Senate Bill 1923, sponsored by Sen. West, would permit child-support payments to follow a child placed with kin or an authorized adult caregiver under specified temporary arrangements, such as parental-child safety placements (PCSPs) or chapter-34 authorization agreements. The committee heard testimony from a kinship caregiver advocate and family-defense attorneys and left the bill pending for further work.
Senator Charles West told the committee the measure addresses a statutory gap in which child-support payments remain payable to the custodial parent even when a child is temporarily placed with kin. The committee substitute specifies eligibility conditions the sponsor described: the child must be voluntarily relinquished (as defined by the substitute), the caregiver must have physical possession for at least six months, an authorization agreement or PCSP must be in effect, and any modification to support would be temporary and automatically terminate 90 days after the agreement or on the termination date specified.
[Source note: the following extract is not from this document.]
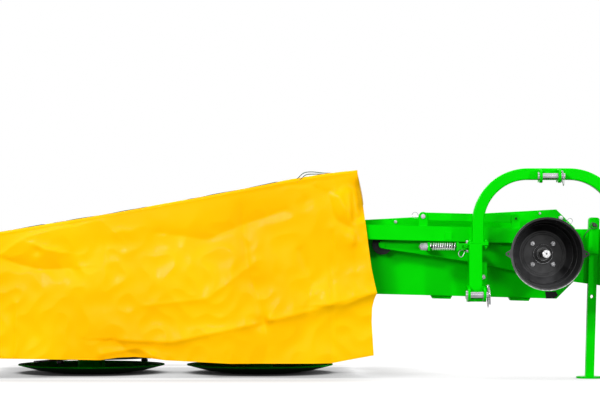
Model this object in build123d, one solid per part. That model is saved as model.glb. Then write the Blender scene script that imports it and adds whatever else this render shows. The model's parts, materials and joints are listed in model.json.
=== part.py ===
from build123d import *
import math
import os

# Side-mounted drum mower for a tractor's three-point hitch, two drums, parked on its stand.
# Sizes are in millimetres. While the model is drawn, X = 0 is the middle of the hitch frame,
# Y = 0 the axis of the hitch pins and Z = 0 the ground. The drums lie towards -X, the rear is +Y.

# Hitch frame
PTO_HEIGHT = 546
PTO_X = -16
LOWER_PIN_HEIGHT = 371
MAST_HEIGHT = 510
ARCH_HALF_WIDTH = 305
ARCH_TUBE = 50
ARCH_TUBE_WALL = 5
ARCH_CORNER = 6
ARCH_BEND_RADIUS = 215
ARCH_TOP_ABOVE_PIN = 11
ARCH_Y = 80
FLANGE_BELOW_BEND = 86
FLANGE_THICKNESS = 8
FLANGE_WIDTH = 88
LEG_X = 316
LEG_WIDTH = 56
LEG_DEPTH = 50
LEG_ABOVE_PIN = 15
LOWER_EAR_THICKNESS = 11
LOWER_EAR_RADIUS = 31
LOWER_EAR_TOP_RISE = 37
LOWER_PIN_RADIUS = 14
LOWER_PIN_CAP_RADIUS = 20
LOWER_PIN_CAP_THICKNESS = 9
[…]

Mercedes Bristol, executive director of Texas Grandparents Raising Grandchildren and a kinship caregiver herself, testified about her experiences receiving children placed for safety and the financial difficulties kin caregivers face when state-administered supports and services do not transfer. Bristol told the committee she had been denied one-time TANF assistance and described gaps in services that led to kin caregivers bearing out-of-pocket costs for basic needs.
Julia Hatcher, president of the Texas Association of Family Defense Attorneys, testified in support and cautioned that administrative options—such as the attorney general handling temporary orders administratively—might be preferable to routing every temporary support modification through courts. Hatcher also noted PCSPs are voluntary, time-limited arrangements (statutorily limited to 90 days with extensions), and that kinship payments in foster-care settings differ from the temporary-authority arrangements contemplated in the bill.
Senators and witnesses emphasized that kinship caregivers often receive limited public benefits and that a statutory mechanism to let support “follow the child” temporarily could ease caregivers’ burdens pending longer-term case outcomes. The committee did not take final action and left the bill pending while the sponsor and stakeholders continue discussions about administrative versus judicial implementation.
No vote on the bill was recorded during the hearing.